The pandemic saw a rise in people moving out of urban areas to the countryside. Despite this, living in a convenient location still matters to many.

When it comes to buying a property, location is hugely important – not just for you but for the potential future value of your home.

Despite the rise in the number of people working from home, if you can buy a property conveniently located near a train or tube station, it could strongly appeal to buyers when you come to sell.

At the height of lockdown, 60 per cent of the UK’s adult population were working from home according to the website, It’s a habit that looks set to continue for some. In February this year, it was revealed that 26 per cent of Brits planned to continue working from home.

Working habits

A recent poll on our founder Monica Bradley’s LinkedIn page about working habits showed that 26 per cent wanted to work from home, while 67 per cent prefer a combination of home and office working. According to the website, The Home Office Life, there is a notable trend towards hybrid working where employees split their time between working from home and being office-based. It said that 85 per cent of employees currently working from home would like a hybrid working model.

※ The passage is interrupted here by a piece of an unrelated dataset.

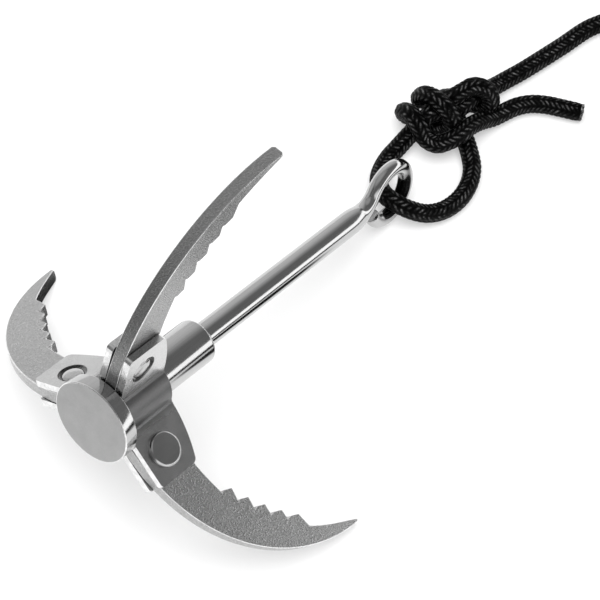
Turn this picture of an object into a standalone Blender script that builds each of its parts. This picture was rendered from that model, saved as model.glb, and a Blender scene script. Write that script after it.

With an element of commuting still necessary, it’s no surprise that living in a convenient location matters for many. Even if you only have to commute two or three days a week, it’s natural to want your journey to be as smooth and short as possible. Long commutes can be draining and frustrating.

According to property website Rightmove, the new Elizabeth line opening has resulted in asking prices for properties in local areas such as Maryland, Abbey Wood, and Stratford stations more than doubling in the past decade.

Buyer competition

In Abbey Wood (located between the boroughs of Greenwich and Bexley), buyer competition is now nine times more than ten years ago.

Rightmove data shows that many areas near stations on lines previously not too well connected have seen a surge in interest from buyers and renters.

Maryland Station in East London has seen the biggest jump in asking prices, more than doubling compared to ten years ago from £233,480 to £486,235. This compares to the London average increase over the past ten years of 55 per cent.

Twyford, at the end of the western section of the line, has seen the biggest jump in the number of buyers contacting estate agents, more than trebling compared to a decade ago.

‘As the Elizabeth Line opens, it does so with a backdrop of record rents in London, a rising cost of living and a shortage of available homes,’ says Tim Bannister from Rightmove. ‘Areas further out from central London which have lower asking prices or rents but are now more easily commutable will be attractive to new buyers and tenants in search of somewhere affordable to live near the capital. 

Local amenities

Other key points to consider about location when buying a home is living within a few miles of amenities such as schools, shops and restaurants. This is likely to boost the value of your home.

‘I always think vet, hospital, shops and neighbourhood when looking for a new place,’ says Helen from Cambridge.

It seems that amenities might be even more important than the size of a property for some. ‘We could afford a much larger house elsewhere in our town but opted for a smaller place in a nicer neighbourhood with most amenities within walking distance, including our son’s school and my workplace,’ says Carol from Hertford.

Some buyers even think of their friends and family when considering their next property purchase. ‘I’ve found that location is even more relevant for people coming to visit,’ says Simon from London. ‘When we lived in Stoke Newington everyone arrived totally frustrated either by traffic on the way or the eternal wait for a bus with space. Barnet was great because it was straightforward to reach on the tube and easy in the car. It was further out, but not irritating.’

If you are thinking of moving, it’s natural to think about what sort of location would best suit you, but if it’s not likely to be your forever home then it may be wise to think about what would suit a prospective buyer in future.